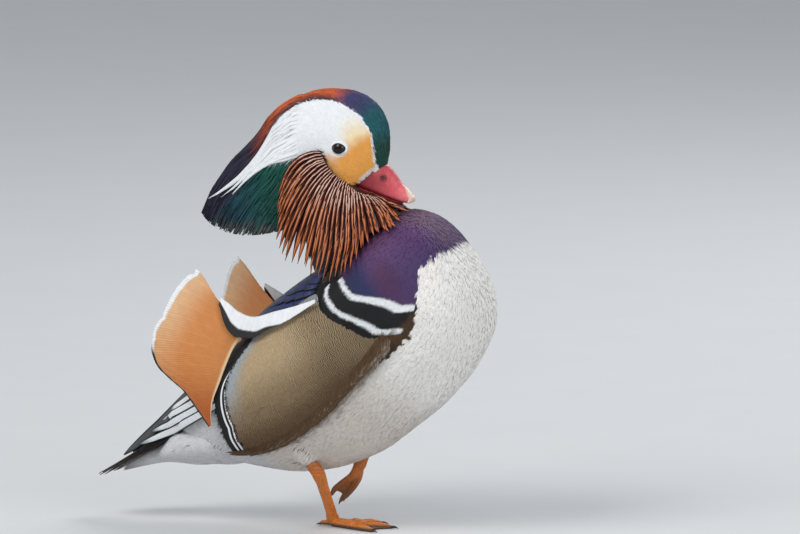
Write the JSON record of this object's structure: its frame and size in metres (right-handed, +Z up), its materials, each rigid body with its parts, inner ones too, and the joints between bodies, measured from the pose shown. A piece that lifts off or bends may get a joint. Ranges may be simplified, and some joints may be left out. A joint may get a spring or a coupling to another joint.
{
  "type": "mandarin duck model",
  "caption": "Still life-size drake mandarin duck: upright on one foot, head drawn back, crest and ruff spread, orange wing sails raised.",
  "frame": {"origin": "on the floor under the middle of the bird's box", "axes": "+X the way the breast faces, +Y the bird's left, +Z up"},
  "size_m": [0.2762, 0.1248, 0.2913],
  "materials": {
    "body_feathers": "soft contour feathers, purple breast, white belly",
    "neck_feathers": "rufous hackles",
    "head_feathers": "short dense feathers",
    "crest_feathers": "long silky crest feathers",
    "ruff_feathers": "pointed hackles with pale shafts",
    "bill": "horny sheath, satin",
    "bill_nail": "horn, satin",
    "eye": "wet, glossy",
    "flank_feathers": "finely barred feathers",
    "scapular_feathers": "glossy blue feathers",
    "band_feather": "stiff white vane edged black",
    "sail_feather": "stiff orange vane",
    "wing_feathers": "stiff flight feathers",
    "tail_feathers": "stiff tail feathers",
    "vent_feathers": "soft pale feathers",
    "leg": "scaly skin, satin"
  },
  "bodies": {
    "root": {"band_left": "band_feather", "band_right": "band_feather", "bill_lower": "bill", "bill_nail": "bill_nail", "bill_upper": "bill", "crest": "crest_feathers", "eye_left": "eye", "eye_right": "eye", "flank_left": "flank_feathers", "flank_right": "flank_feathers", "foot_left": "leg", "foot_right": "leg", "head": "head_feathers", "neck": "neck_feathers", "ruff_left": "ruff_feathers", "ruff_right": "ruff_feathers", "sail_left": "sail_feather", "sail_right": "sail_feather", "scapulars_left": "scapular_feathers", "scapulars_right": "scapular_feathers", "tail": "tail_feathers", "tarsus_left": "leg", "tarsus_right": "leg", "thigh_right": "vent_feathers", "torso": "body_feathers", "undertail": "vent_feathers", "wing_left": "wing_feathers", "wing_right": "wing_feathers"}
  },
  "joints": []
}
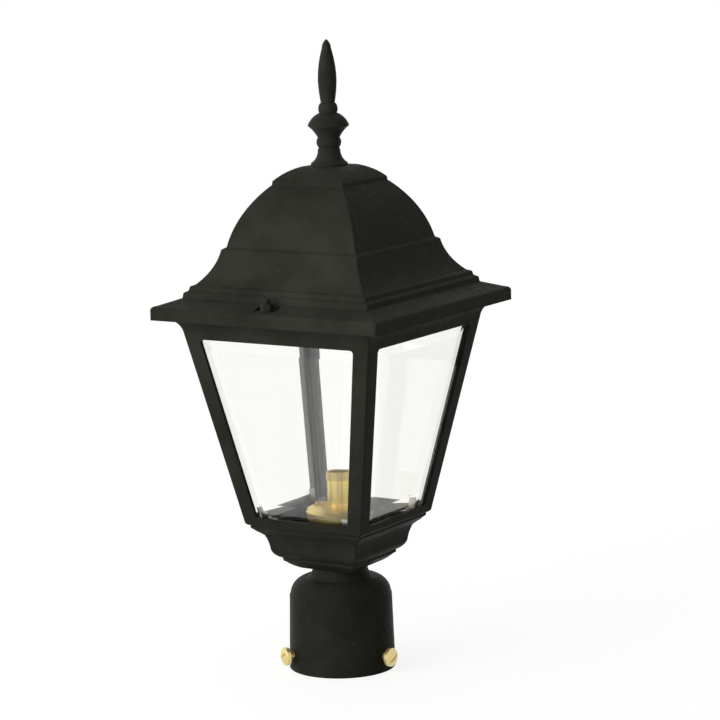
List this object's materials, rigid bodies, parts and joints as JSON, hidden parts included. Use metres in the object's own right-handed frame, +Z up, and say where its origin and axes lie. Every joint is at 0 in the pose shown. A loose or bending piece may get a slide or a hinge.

====================

→ The exercise
Reproduce the data in full, exactly as presented.

→ Exercise answer
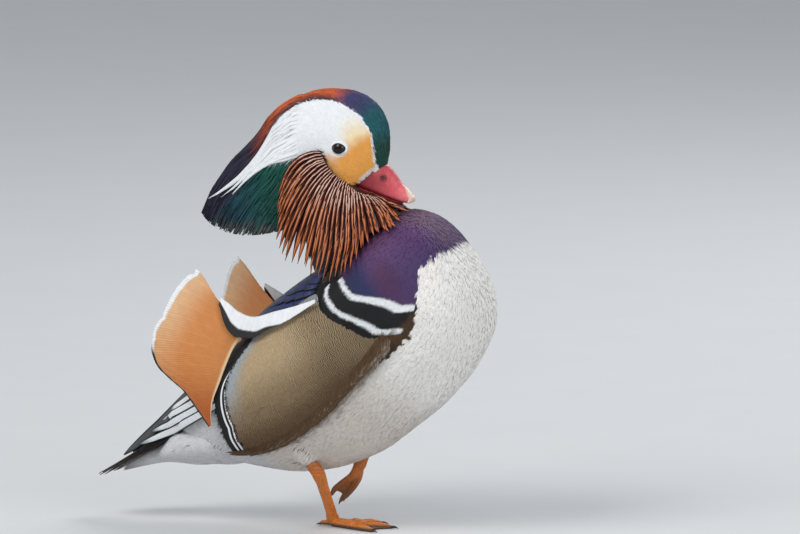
Write the JSON record of this object's structure: its frame and size in metres (right-handed, +Z up), its materials, each rigid body with its parts, inner ones too, and the joints between bodies, measured from the pose shown. A piece that lifts off or bends may get a joint. Ranges may be simplified, and some joints may be left out. A joint may get a spring or a coupling to another joint.
{
  "type": "mandarin duck model",
  "caption": "Still life-size drake mandarin duck: upright on one foot, head drawn back, crest and ruff spread, orange wing sails raised.",
  "frame": {"origin": "on the floor under the middle of the bird's box", "axes": "+X the way the breast faces, +Y the bird's left, +Z up"},
  "size_m": [0.2762, 0.1248, 0.2913],
  "materials": {
    "body_feathers": "soft contour feathers, purple breast, white belly",
    "neck_feathers": "rufous hackles",
    "head_feathers": "short dense feathers",
    "crest_feathers": "long silky crest feathers",
    "ruff_feathers": "pointed hackles with pale shafts",
    "bill": "horny sheath, satin",
    "bill_nail": "horn, satin",
    "eye": "wet, glossy",
    "flank_feathers": "finely barred feathers",
    "scapular_feathers": "glossy blue feathers",
    "band_feather": "stiff white vane edged black",
    "sail_feather": "stiff orange vane",
    "wing_feathers": "stiff flight feathers",
    "tail_feathers": "stiff tail feathers",
    "vent_feathers": "soft pale feathers",
    "leg": "scaly skin, satin"
  },
  "bodies": {
    "root": {"band_left": "band_feather", "band_right": "band_feather", "bill_lower": "bill", "bill_nail": "bill_nail", "bill_upper": "bill", "crest": "crest_feathers", "eye_left": "eye", "eye_right": "eye", "flank_left": "flank_feathers", "flank_right": "flank_feathers", "foot_left": "leg", "foot_right": "leg", "head": "head_feathers", "neck": "neck_feathers", "ruff_left": "ruff_feathers", "ruff_right": "ruff_feathers", "sail_left": "sail_feather", "sail_right": "sail_feather", "scapulars_left": "scapular_feathers", "scapulars_right": "scapular_feathers", "tail": "tail_feathers", "tarsus_left": "leg", "tarsus_right": "leg", "thigh_right": "vent_feathers", "torso": "body_feathers", "undertail": "vent_feathers", "wing_left": "wing_feathers", "wing_right": "wing_feathers"}
  },
  "joints": []
}
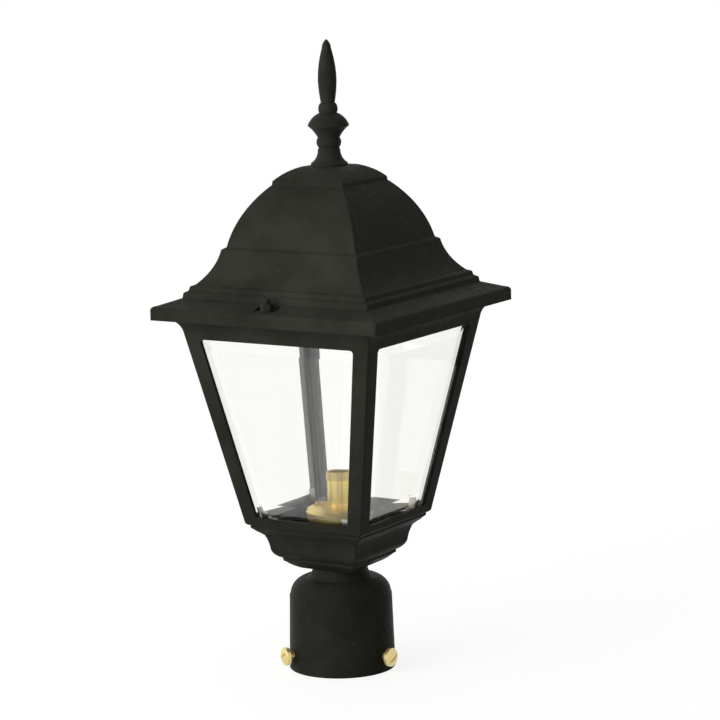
List this object's materials, rigid bodies, parts and joints as JSON, hidden parts included. Use metres in the object's own right-handed frame, +Z up, and say where its origin and axes lie. Every joint is at 0 in the pose shown. A loose or bending piece may get a slide or a hinge.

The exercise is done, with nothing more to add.